Source material:
________

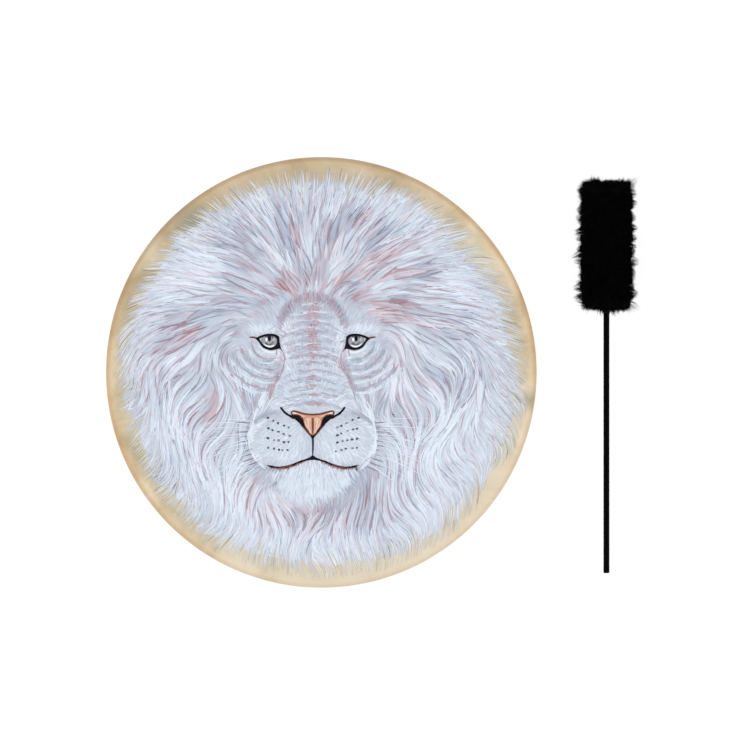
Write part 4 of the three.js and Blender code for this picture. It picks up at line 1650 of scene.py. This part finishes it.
def add_undercoat():
    """The soft mass of the fur, drawn in to the neck."""
    low, high = COAT_START + COAT_CORNER, COAT_END - COAT_CORNER
    coat = turned_beater("fur_undercoat", [
        (ROD_RADIUS + 0.1 * MM, NECK_START), (NECK_RADIUS, NECK_START), (NECK_RADIUS, COAT_START),
        *arc_points((COAT_RADIUS - COAT_CORNER, low), COAT_CORNER, -90, 0, 8),
        *line_points((COAT_RADIUS, low), (COAT_RADIUS, high), 19)[1:-1],
        *arc_points((COAT_RADIUS - COAT_CORNER, high), COAT_CORNER, 0, 86, 8),
    ], 64)
    piece = add_piece("fur_undercoat", coat, [undercoat_material()], "beater", ["beater_fur_cover"])


def longer_at_corners(slant):
    """How much longer hairs grow where the sleeve turns in to its ends, by their slant to its side."""
    return 1 + 0.8 * slant * np.sqrt(1 - slant**2)


def add_fur():
    """Tufts of tapered hairs, rooted all over the sleeve and leaning to its tip or its neck."""
    random = np.random.default_rng(61)
    materials = [Finish(f"fur_{n}", tint, 0.75, 0.04).material for n, tint in enumerate(FUR_TINTS)]
    for name, count, low, high, thick in FUR_LAYERS:
        roots, out = fur_roots(random, count)
        length = random.uniform(low, high, count) * MM
        centres, straight = fur_roots(random, TUFTS)
        slant = np.abs(straight[:, [1]])
        reach = high * MM * (longer_at_corners(slant) - 0.3 * slant**4)
        points = centres + (straight + random.normal(0, 0.35, (TUFTS, 3))) * reach
        nearest = np.argmin(((roots[:, None, :] - centres[None]) ** 2).sum(2), axis=1)
        gather = random.uniform(0.05, 0.85, count)[:, None]
        slant = np.abs(out[:, 1])
        length = length * (longer_at_corners(slant) - np.where(out[:, 1] > 0, 0.5, 0.2) * slant**4)
        free = roots + (out + random.normal(0, 0.12, (count, 3))) * length[:, None]
        tips = free + (points[nearest] - free) * gather
        middle = roots + (0.6 * (tips - roots) + 0.4 * out * length[:, None]) * 0.5
        mesh = hair_mesh(name, roots, middle, tips, random.uniform(0.7, 1.2, count) * thick * MM, random)
        add_piece(name, mesh, materials, "beater")


def fur_roots(random, count):
    """Even places just under the coat's surface, with the direction straight out of it at each."""
    radius, start, end = COAT_RADIUS - ROOT_DEPTH, COAT_START + ROOT_DEPTH, COAT_END - ROOT_DEPTH
    ends = int(count * 0.27)
    angle = random.random(count) * TAU
    along = random.uniform(start + COAT_CORNER, end - COAT_CORNER, count)
    out_radius, tilt = np.full(count, radius), np.zeros(count)
    flat = np.sqrt(random.random(ends)) * radius
    over = np.clip((flat - (radius - COAT_CORNER)) / COAT_CORNER, 0, 1)
    drop = COAT_CORNER * (1 - np.sqrt(1 - over**2))
    at_tip = np.arange(ends) < ends * 0.55
    out_radius[:ends] = flat
    along[:ends] = np.where(at_tip, end - drop, start + drop)
    tilt[:ends] = math.pi / 2 * (1 - over) * np.where(at_tip, 1, -1)
    round_x, round_z = np.cos(angle), np.sin(angle)
    roots = np.stack([out_radius * round_x, along, out_radius * round_z], 1)
    out = np.stack([np.cos(tilt) * round_x, np.sin(tilt), np.cos(tilt) * round_z], 1)
    return roots, out


def hair_mesh(name, roots, middle, tips, widths, random):
    """Three-sided tapered hairs, each a closed body, from places beside and along the beater's axis."""
    count = len(roots)
    spin = random.random(count) * TAU
    axis = tips - roots
    axis /= np.linalg.norm(axis, axis=1, keepdims=True)
    guide = np.where(np.abs(axis[:, [1]]) < 0.8, [[0, 1, 0]], [[1, 0, 0]])
    first = np.cross(axis, guide)
    first /= np.linalg.norm(first, axis=1, keepdims=True)
    second = np.cross(axis, first)
    rows = []
    for centre, share in ((roots, 1), (middle, 0.8)):
        for turn in angles_round(3):
            out = first * np.cos(spin + turn)[:, None] + second * np.sin(spin + turn)[:, None]
            rows.append(centre + out * (widths * share)[:, None])
    corners = np.stack([*rows, tips], 1)
    vertices = corners.reshape(-1, 3) @ np.array(BEATER_TURN.to_matrix()).T + np.array(BEATER_FOOT)
    lowest = BACK_Z + np.repeat(random.uniform(0.1, 0.9, count), corners.shape[1]) * MM
    vertices[:, 2] = np.maximum(vertices[:, 2], lowest)
    faces = [(2, 1, 0)]
    for k in range(3):
        m = (k + 1) % 3
        faces += [(k, m, 3 + m), (k, 3 + m, 3 + k), (3 + k, 3 + m, 6)]
    tints = random.choice(len(FUR_TINTS), count, p=FUR_TINT_SHARES)
    triangles = repeat_faces(faces, corners.shape[1], count)
    return triangle_mesh(name, vertices, triangles, np.repeat(tints, len(faces)))


def add_binding():
    """Waxed thread wound round the cover's neck."""
    radius = NECK_RADIUS + 0.3 * MM
    points = []
    for turn in np.linspace(0, BINDING_TURNS, BINDING_TURNS * 32 + 1):
        along = NECK_START + (1.6 + 0.66 * turn) * MM
        points.append(beater_place(radius * math.cos(TAU * turn), along, radius * math.sin(TAU * turn)))
    mesh = sweep("neck_thread", points, lambda s: (THREAD_RADIUS, THREAD_RADIUS, 0), 8)
    add_piece("neck_thread", mesh, [thread_material()], "beater", ["beater_neck_binding"])


def dress_node(node, material):
    """Gives a piece of the CAD frame that stays a material."""
    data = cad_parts[node].data
    data.materials.clear()
    data.materials.append(material)


# ---------------------------------------------------------------- run

add_camera()
add_floor()
add_light()
add_hide()
add_painting()
add_hoop()
add_laces()
add_wraps()
add_ring()
add_rod()
add_undercoat()
add_fur()
add_binding()
dress_node("beater_core", wood_material("core_birch", 3))
dress_node("beater_padding", felt_material())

________

Problem statement:
Each line that has the word "data" should be copied.

Written response:
    data = cad_parts[node].data
    data.materials.clear()
    data.materials.append(material)